Si hubiera sido por mí, me hubiera quedado encerrado ahí, pero el  Capitán llamaba a labores, ya se había ablandado por algún tiempo y no estaba dispuesto a ceder más.
                Cuando puse un pie en proa tuve miedo, frente a mí no había nada más que el azul del mar. Parecía un enorme espejo en el que nos deslizábamos sin problema alguno. No había nada a cientos de kilómetros… la tierra era ya un recuerdo lejano. El cielo estaba limpio, sin aves ni nubes que hicieran de las suyas allá arriba. Entonces respiré. Respiré como jamás lo había hecho. Un aire puro, con sabor a fresco, entró en mis pulmones y se esparció lentamente por mi cuerpo. Y lo sentí jugando con mis oídos. Cerré los ojos, levante los brazos, alcé el rostro al sol e imaginé que volaba. Volaba en medio de la nada, mientras el suave viento  chocaba con mis mejillas. Me sentí niño por primera vez desde hacía muchos años. Me vi volando sobre la casa de mis padres, viendo los animales pequeños, pequeñísimos, y a mi madre diciéndome adiós con sus brazos morenos mientras se alzaba la falda para entrar al  río. Vi a mi padre cultivando la tierra y limpiando su frente húmeda con el dorso del brazo. Y ahí estaba Clara con sus largas trenzas negras y la falda que se movía con el viento y dejaba al descubierto sus doradas piernas. Y mi hermano Pepe  con su cabello revuelto y el carrito de madera que Juan le hizo y El Pinto corriendo tras mi sombra, tratando de atraparla sin lograrlo. Todos vivían tranquilos en el pueblo, tal parecía que la enfermedad no había llegado a ellos.
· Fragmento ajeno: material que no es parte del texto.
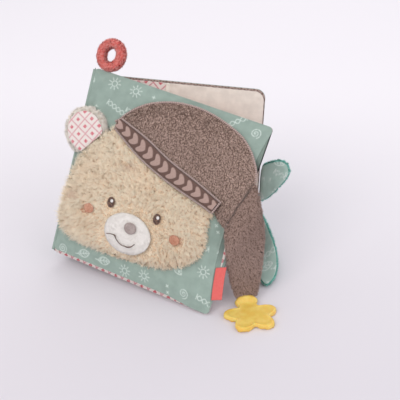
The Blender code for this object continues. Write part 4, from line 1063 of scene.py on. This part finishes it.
def build_band():
    """Makes the knitted band with its two cords; the upper one turns round the band's right end."""
    def place(u, v, height=None):
        along, low, high = band_edges(u)
        if height is None:
            height = BAND_EDGE + BAND_CROWN * hump(v) + 0.7 * MM * knit(u, v) - 0.3 * MM
        return COVER.point(*cap_place(along, low + (high - low) * v), FACE + BAND_UNDER + height)

    band, u, v, rim = slab("band_knit", place, lambda u, v: place(u, v, 0.05 * MM), np.linspace(0, 1, 420),
                           np.linspace(0, 1, 44))
    give(band, "relief", np.concatenate((knit(u, v), np.zeros(len(rim)))))
    finish(band, "front_cover", "knit", "band_knit", "cap_band", 0.3)
    along, low, high = band_edges(np.linspace(0, 1, 200))
    low, high = low - CORD_RADIUS - TOUCH, high + CORD_RADIUS + TOUCH
    turned_along = np.r_[along, np.full(9, along[-1] + 1.2 * MM)]
    turned_rise = np.r_[high, np.linspace(high[-1], low[-1], 9)]
    for side, ends, rise in (("lower", along, low), ("upper", turned_along, turned_rise)):
        path = COVER.point(*cap_place(ends, rise), FACE + BAND_UNDER + CORD_RADIUS)
        finish(tube(f"band_piping_{side}", path, CORD_RADIUS), "front_cover", "piping", "taupe_cord",
               f"band_cord_{side}")


# Ear

def build_ear():
    """Makes the ear: a plush rim round a printed pad."""
    skin = copy_node("ear_plush", "ear_skin", 2, -0.9 * MM)
    finish(skin, "ear", "cream_skin", "cream_plush", "ear_plush", 0.6)
    middle = np.mean(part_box("ear_print"), axis=0)
    base = PLACES["ear_flap"]

    def level(places):
        offset = places - middle
        return offset - np.outer(offset @ COVER.out, COVER.out)

    def length(places, up):
        under_pad = (up @ COVER.out > 0.5) & (lengths(level(places)) < 14 * MM)
        share = np.where(up @ COVER.out < -0.5, 0.35, np.where(under_pad, 0.0, 1.0))
        return share * ease(((places - base) @ unit(middle - base) + 1.5 * MM) / (4 * MM))

    pile("ear_fur", skin, "ear", "ear_fur", lambda places, up: unit(level(places)) + COVER_DOWN * 0.2, length)
    pad = copy_node("ear_print", "ear_pad", 3, 0.15 * MM)
    places, toward = coords_of(pad), unit(base - middle)
    reach = ease(((places - middle) @ toward + 3 * MM) / (14 * MM)) * 1.6 * MM
    move_to(pad, places + toward * reach[:, None])
    lay_cloth(pad, COVER.top_left, COVER.across, COVER_DOWN)
    finish(pad, "ear", "ear_diamond", "diamond_cotton", "ear_print", 0.4)


# Tail, star, loop, label, fins

def build_tail():
    """Makes the hanging tail, with drawn folds below its bend, and the pile that runs over the bend."""
    skin = copy_node("cap_tail", "tail_skin", 3, -0.5 * MM)
    places, up = coords_of(skin), normals_of(skin)
    low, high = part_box("cap_tail")
    height = (places[:, 2] - low[2]) / (high[2] - low[2])
    drawn = noise(places * (1.0, 1.0, 0.32), 6.5 * MM, 91) * 0.8 * MM * ease((height - 0.2) * 2)
    folds = drawn + layered(places, 16 * MM, 95) * 0.7 * MM
    move_to(skin, places + up * (folds * ease(height * 8))[:, None])
    fold, axis = PLACES["tail_swing"], AXES["tail_swing"]
    way = PLACES["star_swing"] - fold
    way = unit(way - axis * (way @ axis))
    bend = ("front_cover", "cap_tail", fold - way * 2 * MM, fold + way * 14 * MM)
    pile("tail_fur", skin, bend, "tail_fur", np.array((0.15, -0.1, -1.0)))
    finish(skin, bend, "taupe_skin", "taupe_plush", "cap_tail", 0.75)


def build_star():
    """Makes the star teether; the arm that the tail holds is bent up into the tail's foot."""
    star = copy_node("star_teether", "star_rubber", 2)
    places = coords_of(star)
    middle = places.mean(0) * (1, 1, 0)
    arm = unit((PLACES["star_swing"] - middle) * (1, 1, 0))
    along, height = (places - middle) @ arm, places[:, 2]
    start, radius = 12 * MM, 11 * MM
    turn = np.maximum(along - start, 0) * 1.8 / radius
    bent = np.minimum(along, start) + (radius - height) * np.sin(turn)
    rise = radius - (radius - height) * np.cos(turn)
    aside = np.cross((0, 0, 1), arm)
    wider = (places - middle) @ aside * 0.6 * ease((along - start) / (5 * MM))
    moved = places + arm * (bent - along)[:, None] + np.outer(wider, aside)
    move_to(star, moved + np.outer(rise - height, (0, 0, 1)))
    finish(star, "star_teether", "rubber", "yellow_rubber", "star_teether")


def build_loop():
    """Makes the terry loop and its short looped pile."""
    skin = copy_node("hanging_loop", "loop_skin", 2, 0.5 * MM)
    finish(skin, "hanging_loop", "coral_skin", "coral_terry", "hanging_loop", 0.8)
    pile("loop_nap", skin, "hanging_loop", "coral_fur", np.array((0.2, -0.2, -0.6)))


def build_label():
    """Makes the folded ribbon: two layers joined by a round fold at the outer edge."""
    drop, length, width, skew, bend_start = 126.5 * MM, 27 * MM, 9.1 * MM, 3.6 * MM, 8.6 * MM
    turn = np.linspace(-math.pi / 2, math.pi / 2, 9)[1:-1]
    run = np.linspace(0, 1, 12) * bend_start

    def fold(radius):
        across = np.r_[run, bend_start + radius * np.cos(turn), run[::-1]]
        return line(across, np.r_[np.full(12, -radius), radius * np.sin(turn), np.full(12, radius)])

    outline = np.concatenate((fold(0.5 * MM), fold(0.2 * MM)[::-1]))
    reach, out = outline.T
    cuts, coords = np.linspace(0, 1, 28), []
    for cut in cuts:
        down = drop + cut * length
        edge = COVER.right_edge(down / COVER_HEIGHT) + 0.9 * MM
        wave = 0.25 * MM * math.sin(cut * 7) * (reach / width)
        coords.append(COVER.point(edge + reach, down - reach / width * skew, out + wave))
    made = skin_rings("label_ribbon", np.concatenate(coords), len(outline))
    give(made, "cloth", pattern(np.tile(reach, len(cuts)), np.repeat(cuts * length, len(outline))))
    finish(made, "side_label", "ribbon", "coral_ribbon", "side_label")


def build_fin(lobe, across, down):
    """Makes a lobe of the fish-tail: printed cotton in front, short plush behind."""
    body, root, axis = f"{lobe}_fin", PLACES[f"{lobe}_fin_flap"], AXES[f"{lobe}_fin_flap"]
    front = copy_node(f"{lobe}_fin_front", f"{lobe}_fin_cotton", 3)
    places, up = coords_of(front), normals_of(front)
    move_to(front, places + up * (layered(places, 8 * MM, 101) * 0.45 * MM)[:, None])
    cloth = lay_cloth(front, BACK.bottom_right, across, down)
    cloth = cloth - cloth.min(0)
    give(front, "ink", print_ink(cloth[:, 0], cloth[:, 1], 60 * MM, 100 * MM, 103, 15 * MM))
    # The fin front wears the lighter, painted-light copy of the mint cotton
    finish(front, body, "fin_mint_painted_light", "mint_cotton", f"{lobe}_fin_front", 0.5)
    back = copy_node(f"{lobe}_fin_back", f"{lobe}_fin_backing", 2)

    def off_root(places):
        away = lengths(np.cross(places - root, axis))
        return ease((away - 1.5 * MM) / (3 * MM))

    def length(places, up):
        free = off_root(places)
        for order, place in enumerate(places):
            _, near, way, _ = front.closest_point_on_mesh(Vector(place))
            free[order] *= (Vector(place) - near).dot(way) > 0.25 * MM
        return free

    grown = 0.4 * MM * off_root(coords_of(back))
    move_to(back, coords_of(back) + normals_of(back) * grown[:, None])
    finish(back, body, "teal_skin", "teal_plush", f"{lobe}_fin_back", 0.5)
    pile(f"{lobe}_fin_fur", back, body, "teal_fur", across * 0.8 - np.array((0, 0, 0.4)), length)


# Stage

def build_stage():
    """Adds the pale floor with a painted light gradient, lighter further back, the camera at the photograph's
    angle and the soft lamps.
    """
    bpy.ops.mesh.primitive_plane_add(size=60, location=(0, 0, 0))
    floor = bpy.context.object
    floor.name = "stage_floor"
    made = Nodes("pale_floor_painted_gradient", 0.95, 0.02)
    # Painted light: the floor is darker near the camera and lighter further back
    far = made.ramp(made.axes(made.own())[1], -0.35, 0.5)
    made.set(Base_Color=made.mix(far, "d9d5db", "f7f4f8"))
    floor.data.materials.append(made.material)

    shift = PLACES["page_turn"] - np.array((-0.07529, -0.00801, 0.07593))
    target = Vector((0.0188 + shift[0], shift[1], 0.0281))
    back = Vector(heading(-90, 30))
    lens = bpy.data.cameras.new("photo_camera")
    lens.lens, lens.sensor_width, lens.sensor_fit = 65.8, 36, "HORIZONTAL"
    lens.clip_start, lens.clip_end = 0.01, 100
    camera = new_object("photo_camera", lens)
    camera.location = target + back * 0.7
    camera.rotation_euler = (-back).to_track_quat("-Z", "Y").to_euler()
    bpy.context.scene.camera = camera

    for name, place, size, energy, colour in (
        ("key_lamp", (-0.75, -1.25, 1.35), 1.2, 14.6, (1, 0.985, 0.97)),
        ("fill_lamp", (1.2, -1.0, 0.9), 1.4, 6, (0.97, 0.98, 1)),
        ("back_lamp", (0.3, 1.2, 1.4), 1.6, 7, (1, 1, 1)),
    ):
        light = bpy.data.lights.new(name, "AREA")
        light.energy, light.size, light.color = energy, size, colour
        lamp = new_object(name, light)
        lamp.location = place
        lamp.rotation_euler = (Vector((0, 0, 0.08)) - Vector(place)).to_track_quat("-Z", "Y").to_euler()
    world = bpy.data.worlds.new("studio")
    world.use_nodes = True
    background = world.node_tree.nodes["Background"]
    background.inputs["Color"].default_value = (*linear("f4f2f6"), 1)
    background.inputs["Strength"].default_value = 0.72
    bpy.context.scene.world = world
    bpy.context.scene.view_settings.view_transform = "Standard"


build_stage()
build_leaves()
build_spine()
build_gusset()
build_head()
build_face()
build_crown()
build_band()
build_ear()
build_tail()
build_star()
build_loop()
build_label()
build_fin("upper", BACK.across, np.array((0, 0, 1.0)))
build_fin("lower", BACK.across, np.array((0, -1.0, 0)))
                Me sentí vivo. Vivo como hacía tanto tiempo no me sentía. Mis pies aún vacilaban, pero el miedo ya se había alejado de mí.
                Por la noche vi un cielo inmenso, como un manto negro lleno de  velas eternas. Sentí paz y un susurro llegaba a mis oídos.  Esa noche arrojé miles de lágrimas al mar. En cada una de ellas se fueron los recuerdos. Esas imágenes que me habían atormentado por tanto tiempo se resbalaron de mis ojos y la inmensidad del mar se las llevó lejos y me dijo, con una dulce voz, que era momento de comenzar a andar.